Ava DuVernay’s “A Wrinkle in Time” achieved landmark status even before reaching the theaters. That’s good, because it won’t manage that based solely on its cinematic merits. DuVernay aims high but doesn’t always hit the target.
The adaptation of Madeleine L’Engle’s eerie, mystical, young-adult sci-fi novel from 1962 was budgeted at over $100 million, the largest budget a woman of color has been handed for a film. DuVernay is only the fourth female director to receive that kind of budget for a project, and in tackling what many in Hollywood considered an unfilmable book, she has taken an enormous swing. That alone is worthy of recognition.
DuVernay (“Selma”) marshaled an array of star power to inhabit L’Engle’s tale, with Oprah Winfrey, Reese Witherspoon and Mindy Kaling stepping into the roles of the Misses; supernatural, deity-like beings who guide the young Meg (Storm Reid) on her journey through space and time. It’s almost laughably appropriate casting for Winfrey, who embodies the wise, godlike presence Mrs. Which.
Underneath the sci-fi and fantasy elements of both the book and the film, the story is quite basic: a young girl sets out to find her missing father (Chris Pine). She may travel through fantastical worlds while being guided by mystical forces, but ultimately, this is a story about reuniting a family.
Screenwriters Jennifer Lee (“Frozen”) and Jeff Stockwell (“Bridge to Terabithia”) have kept the story simple and earnest, the necessary foundation for the fantastical set pieces that DuVernay crafts. Meg, her precocious younger brother Charles Wallace (Deric McCabe) and their friend Calvin (Levi Miller) travel through space and time, from verdant and vibrant planets to the dark, reality-bending space of Camazotz, where her father is believed to be stranded.
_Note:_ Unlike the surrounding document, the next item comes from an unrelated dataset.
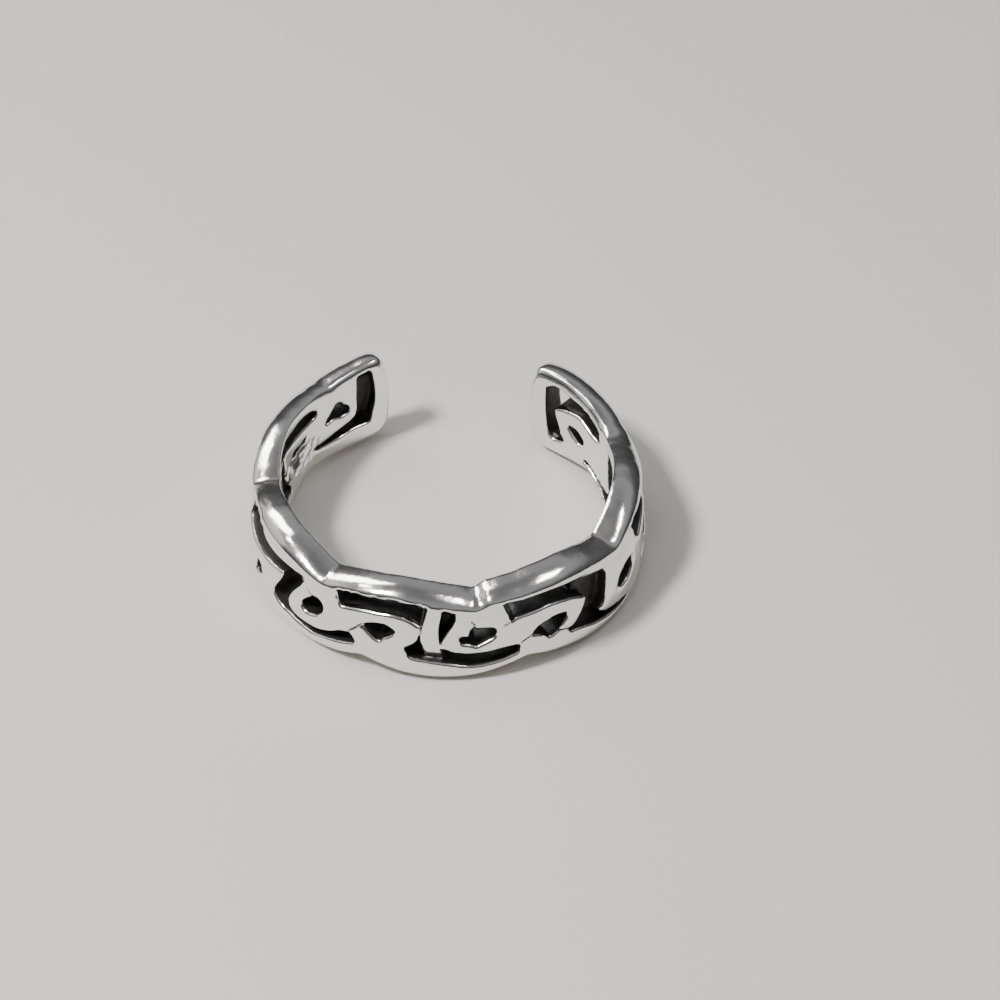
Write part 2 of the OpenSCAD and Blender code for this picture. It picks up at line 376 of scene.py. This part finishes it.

DuVernay shoots for the stars with a highly stylized look and energy to the film that’s both visionary and referential. It’s very much akin a children’s fantasy adventure film from the ’80s or ’90s. The quirky Misses, especially Witherspoon’s Mrs. Whatsit, are clearly indebted to Zelda Rubinstein’s performances from “Teen Witch” and “Poltergeist.” In certain moments, it feels a lot like “The NeverEnding Story,” in others, it’s closer to the Robin Williams vehicle “Toys.”
When “Wrinkle” is firing on all cylinders, it’s a transporting adventure that brings you back to the imaginative adventure of childhood, when the stakes were clear, and always high. The goals are straightforward, and the film wears its heart plainly on its sleeve. It’s not often that we see purely straightforward films that are simply about vanquishing darkness with the light from within us. That’s exactly what “Wrinkle” is about, and it never hides or nuances that message.
But there are times when the film doesn’t flow. The tone and style are often herky-jerky and affected, especially with the Misses. The edit isn’t smooth; it skitters and yanks, often to alert us to shifts in the film’s reality, but it’s jarring and uncomfortable.
Some of the more action-packed moments devolve into a jumble of grayish CGI, losing all of the carefully honed world-building. Even worse, the relationship between Calvin and Meg is uncomfortably romantic and distracting.
DuVernay has set out to make an ambitious fantasy epic, and in many ways, she succeeds. Pine is wonderful as the reckless but inspirational dad, and McCabe is a breakout star, stealing the film from his co-stars. Many moments are beautiful and surreal — but others are just plain weird (and not always in a good way).
If it doesn’t always work — and it doesn’t — at least DuVernay went for it, and her version of “A Wrinkle in Time” is just as gorgeous and strange as can be expected.